Markdown.ToHtml takes more than two minutes to complete when processing the 32K file

Question

Markdown.ToHtml takes more than two minutes to complete when processing the 32K file

Metalnem opened this issue 5 years ago · comments

Nemanja Mijailovic commented 5 years ago

Markdown.ToHtml takes more than two minutes to complete when processing the 32K file from the attached archive. You can reproduce this by running the following program and passing it the path to the extracted file as a command line argument:

using System.IO;

namespace Markdig.Run
{
  public class Program
  {
    public static void Main(string[] args)
    {
      var text = File.ReadAllText(args[0]);
      var pipeline = new MarkdownPipelineBuilder().UseAdvancedExtensions().Build();
      Markdown.ToHtml(text, pipeline);
    }
  }
}

I'm using Markdig 0.15.7 and .NET Core 2.2.103.

Found via SharpFuzz.

Miha Zupan · Answer 1 · Sat Feb 09 2019 20:03:41 GMT+0800 (China Standard Time)
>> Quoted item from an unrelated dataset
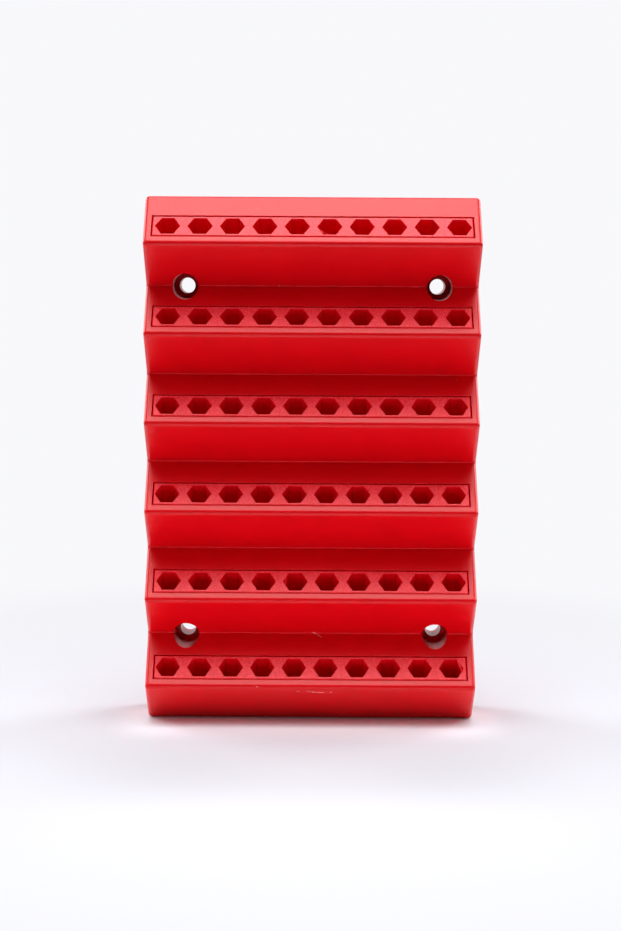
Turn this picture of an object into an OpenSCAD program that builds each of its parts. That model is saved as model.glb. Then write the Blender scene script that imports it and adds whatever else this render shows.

This does not appear to be an issue on the master branch. There is a slight difference in output
https://gist.github.com/MihaZupan/a5ce072fffec28315cbdcfd779b203e9/revisions#diff-20e4e18dfae3d1b38df3bce24863b74dR3
See the end of the huge block

Miha Zupan · Answer 2 · Sat Feb 09 2019 20:11:05 GMT+0800 (China Standard Time)

I believe this was addressed by the changes to the Abbreviation parser.

On 15.7, this loop seems to iterate over every character

EDIT:

Said loop iterates over each character in both versions, the master branch is just faster becuase of this check.

Basically, both versions, for each character loop over the remainer of the string => O(n^2), but the 15.7 version does a TextMatcher.TryMatch call for each of those inner iterations.

Nemanja Mijailovic · Answer 3 · Sat Feb 09 2019 23:02:32 GMT+0800 (China Standard Time)

You are right, the master works fine. Do you want me to close this issue, or is there something that can be done about the O(n^2) complexity?